Weekdays he takes the bus down to West Sixty-third Street, where he attends the private Professional Children’s School, where he studies ordinary subjects like Western Civilization, French, and algebra, alongside extraordinary teenagers: ballet dancers, one of the current stars of Annie, the Broadway musical. He studies in Juilliard’s “pre-college” division on Saturdays, a gruelingly long day which often stretches to more than ten hours of chorus, musical theory, chamber music, performance, and more. He studies with his current Juilliard teacher, Herbert Stessin, on Tuesday afternoons, sandwiching in his practicing with his high school homework, a thorn in his life because of the time it robs from his music. “You hear about how people like Rudolf Serkin and Isaac Stern never went to school after the time they were eight,” he says with a wistful sigh. “What would be incredibly perfect to me is if I went to school in the morning and they didn't give us anything else to do outside.”

Attending concerts takes up any spare time; a Boy’s Club foundation grant pays for all Gustavo’s tickets.
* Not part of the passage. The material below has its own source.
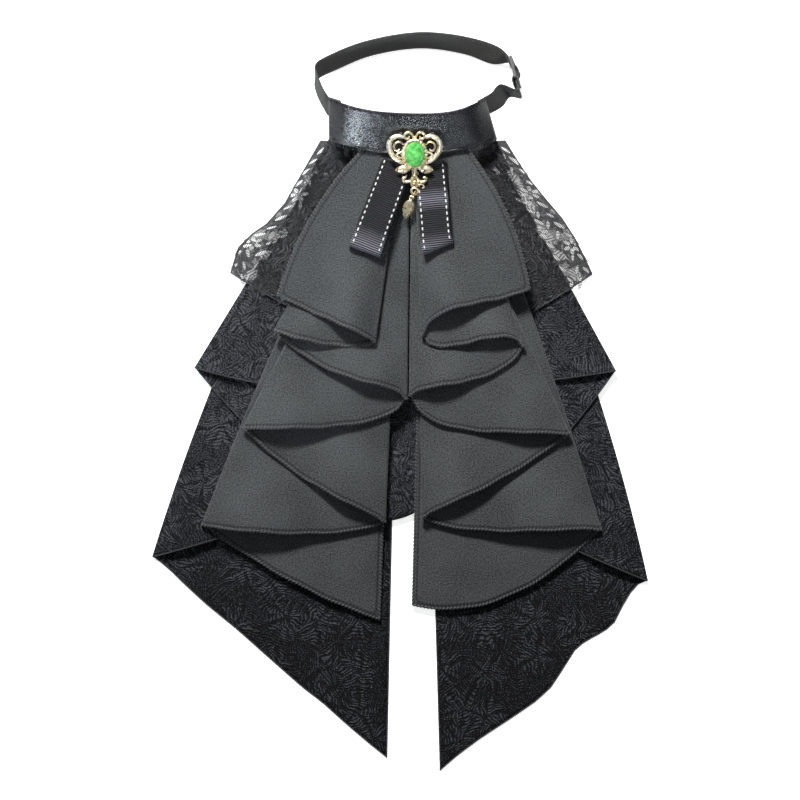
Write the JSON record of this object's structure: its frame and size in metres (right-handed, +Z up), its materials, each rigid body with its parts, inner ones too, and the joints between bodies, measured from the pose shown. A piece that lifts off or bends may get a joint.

The rest of his expenses — which came to about $10,000 last year, according to Jerahian — have been covered by an educational fund set up through the Thursday Club, a Point Loma women's philanthropic organization. It was to express his gratitude to the Thursday Club that Gustavo gave the recent recital during the two weeks he had home at Christmas.

These days the Romero home is located in a trim Chula Vista housing tract that bears an uncanny resemblance to University City. The dwellings here are colored cream and green and shades of brown, with shake roofs, and surrounded by meticulous landscaping. Mr. Romero still works as head waiter at the country club, and he moonlights with gardening jobs; Mrs. Romero earns minimum wage working at her laundry job and cleans offices at night. But their home is a middle-class palace, furnished tastefully and filled with beautiful appurtenances.
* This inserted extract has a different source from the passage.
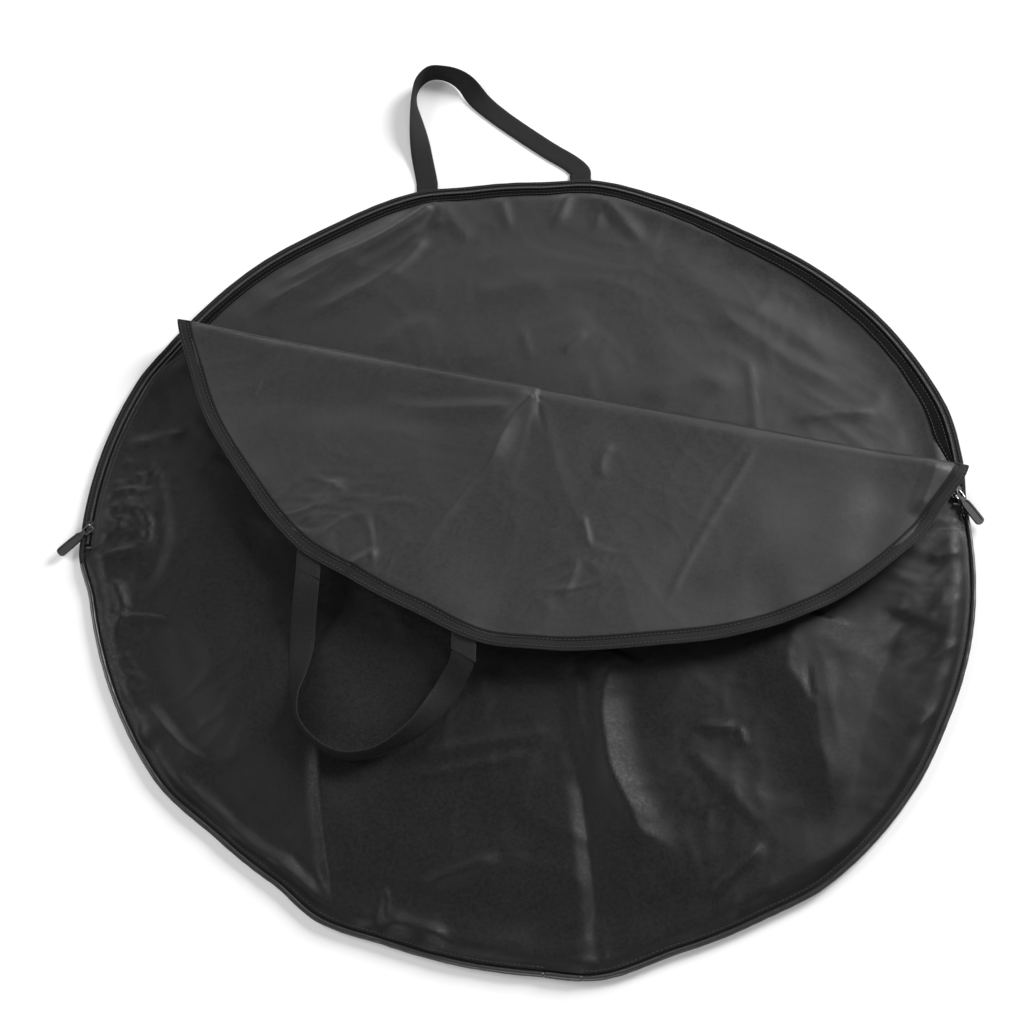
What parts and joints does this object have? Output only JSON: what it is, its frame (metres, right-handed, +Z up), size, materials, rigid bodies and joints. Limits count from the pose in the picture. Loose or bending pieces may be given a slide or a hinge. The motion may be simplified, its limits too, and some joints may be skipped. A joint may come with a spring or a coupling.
{
  "type": "bike wheel bag",
  "caption": "Round soft bag for one bicycle wheel, lying open: zipped front flap folded down, piped rim, and a webbing handle on each side.",
  "frame": {"origin": "centre of the round back panel's underside, on the surface that the bag lies on", "axes": "+Z up out of the lying bag, +Y towards the top of the bag where the handles are, +X to the right seen from above"},
  "size_m": [0.7674, 0.8732, 0.0321],
  "materials": {
    "cloth_inside": "coated inner face of woven polyester",
    "cloth_outside": "woven polyester with a slight sheen",
    "webbing": "woven strap",
    "zip_tape": "woven tape",
    "zip_coil": "nylon coil",
    "piping": "glossy flexible cord",
    "slider_metal": "black lacquered zinc",
    "link_wire": "bright wire",
    "grip": "moulded soft plastic"
  },
  "bodies": {
    "bag": {"back_panel": "cloth_inside", "front_panel": "cloth_outside", "rim_binding": "zip_tape", "rim_piping_left": "piping", "rim_piping_right": "piping", "piping_joint": "piping", "back_zip_tape": "zip_tape", "back_zip_coil": "zip_coil", "left_side_tape": "zip_tape", "left_side_coil": "zip_coil", "left_end_stop": "zip_coil", "right_end_stop": "zip_coil", "right_slider": "slider_metal", "back_handle_left_end": "webbing", "back_handle_right_end": "webbing"},
    "flap": {"front_flap": "cloth_inside", "fold_roll": "cloth_inside", "left_fold_tape": "zip_tape", "right_fold_tape": "zip_tape", "flap_zip_tape": "zip_tape", "flap_zip_coil": "zip_coil", "front_handle_left_end": "webbing", "front_handle_right_end": "webbing"},
    "back_handle": {"back_handle_loop": "webbing"},
    "front_handle": {"front_handle_loop": "webbing"},
    "left_slider_body": {"left_slider": "slider_metal"},
    "left_pull": {"left_pull_link": "link_wire", "left_pull_grip": "grip"},
    "right_pull": {"right_pull_link": "link_wire", "right_pull_grip": "grip"}
  },
  "joints": [
    {"name": "flap_fold", "type": "hinge", "parent": "bag", "child": "flap", "pos_m": [-0.31762, 0.1954, 0.018], "axis": [0.9768, -0.2141, 0], "range_deg": [-180, 0], "deforming": ["fold_roll", "left_fold_tape", "right_fold_tape"]},
    {"name": "back_handle_lift", "type": "hinge", "parent": "bag", "child": "back_handle", "pos_m": [-0.102, 0.36264, 0.0015], "axis": [0.9964, 0.0845, 0], "range_deg": [0, 95]},
    {"name": "front_handle_lift", "type": "hinge", "parent": "flap", "child": "front_handle", "pos_m": [-0.19172, -0.0467, 0.03], "axis": [-0.8697, 0.4935, 0], "range_deg": [0, 150]},
    {"name": "left_slider_travel", "type": "hinge", "parent": "bag", "child": "left_slider_body", "pos_m": [0, 0, 0.0028], "axis": [0, 0, -1], "range_deg": [0, 21]},
    {"name": "left_pull_swing", "type": "hinge", "parent": "left_slider_body", "child": "left_pull", "pos_m": [-0.36949, 0.00322, 0.0078], "axis": [-0.7071, 0.7071, 0], "range_deg": [0, 150]},
    {"name": "right_pull_swing", "type": "hinge", "parent": "bag", "child": "right_pull", "pos_m": [0.35221, 0.0364, 0.0078], "axis": [-0.866, -0.5, 0], "range_deg": [0, 80]}
  ]
}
Gustavo also dresses nattily: the day after the recital he wore khaki pants, a new sport shirt, and a gold chain around his neck. He’s almost sixteen, and now it’s easier to envision what he’ll look like in college than it is to picture what he looked like in grade school, though his cheeks still have more than a hint of childish roundness. His body is stocky, his skin almost milky white, his hair luxuriant and dark. As he talks, his right hand strays over the chair arm, relentlessly and unconsciously fingering invisible piano keys.

He relishes this interval in his life, this opportunity to concentrate intensely on studying music. He says he wants to work on technical things such as building the independence of each hand; he’s working now on really listening to himself, to catch the mistakes. And he’s working to improve that gift his admirers say he has in such abundance, the ability to make the notes express emotion. “I know when I go to a concert to hear somebody play, I want to sit there and feel something. People go to hear music for enjoyment, to respond to an emotion, to feel happy or sad or to sit on the edge of their seats.” He wants most to give them that and he says doing so comes very naturally. It surprises him to hear people think of this as difficult, and yet it is also something he wants to develop further.

In this interval of time, he can do so without worrying about the pressures of career development. First, he’ll finish high school. Then he’ll either proceed to Juilliard’s upper division or study with some other conservatory or master teacher — but by that time the competition will have begun to build. Gustavo says he already hears talk of tension between the pianists in the upper division, tension which he says is blissfully absent among the younger students. "With my friends now, we’re just all working pianists. And you’re not thinking, 'Oh, this one’s playing here and this one got this review and so on and so on.”’ he adds, “If it was competitive, I would try not to think of it, because if music is like a sport, the only thing you can say is how fast someone plays, which is ridiculous! How can you say one pianist is better than another?” he asks heatedly. “That’s like comparing Horowitz and Rubenstein. Each one is great. They each have something to say.”

Yet Gustavo’s life is hardly free from pressure, something which troubles his closest mentors like Ilana Mysior and Anahid Jerahian. Mysior says, “There are a lot of people who forget that he’s just a young boy and who expect a lot of him. They want him to write every week, and that’s a bit unrealistic. He doesn’t know what play is. If someone came up to him and said, ‘Hey, let’s go swimming.’ He’d say, ‘No, I’ve got to write a letter.’ That’s a shame.” And then there’s the pressure of living up to the staggering expectations, the Mozartian comparisons, something Gustavo admits he cannot ignore.

He fears that if he really thought a lot about those expectations, he might relax, not work so hard. His mother drums the contrary into him. He smiles broadly and says every time his mother calls; she repeats a message, which seems long ago to have become internalized. He says the hype may tell others that his talent is an incredible thing, “but it’s telling me if it is true, you’d better work at it. Keep on remembering that so many people have confidence in you. And they really think that something's going to come out of all this that’s happening now.”

And will it? Anahid Jerahian bites her lip and says with apprehension, “There’s such politics in it. You don’t necessarily need to be good to make it. There are more mediocre artists than there are really top-notch artists,” she asserts. “It’s a lot of luck — being in the right place at the right time, having the right connections. Getting into the Mafia, as it were. But I know that he has a good chance of making it. He has that chance!”

Gustavo says he’s never thought twice about taking that chance, not since the days when he picked out tunes at Granny’s. “Right from then, I thought the piano was for me. I thought about being a pianist then. I just like to play the piano, period.” Right from the beginning he thought that if he couldn’t work as a pianist, he’d at least play the piano, and be happy.

His mother doubts that would sustain him now. “I get scared. I get very scared for Gustavo and very upset sometimes, because I know his hopes are so high.” She knows that little boys who love music can be happy just playing piano. But not child prodigies. She knows if he doesn’t climb to the heights, he’ll be hurt. So he’d better go up. Everyone is counting on it.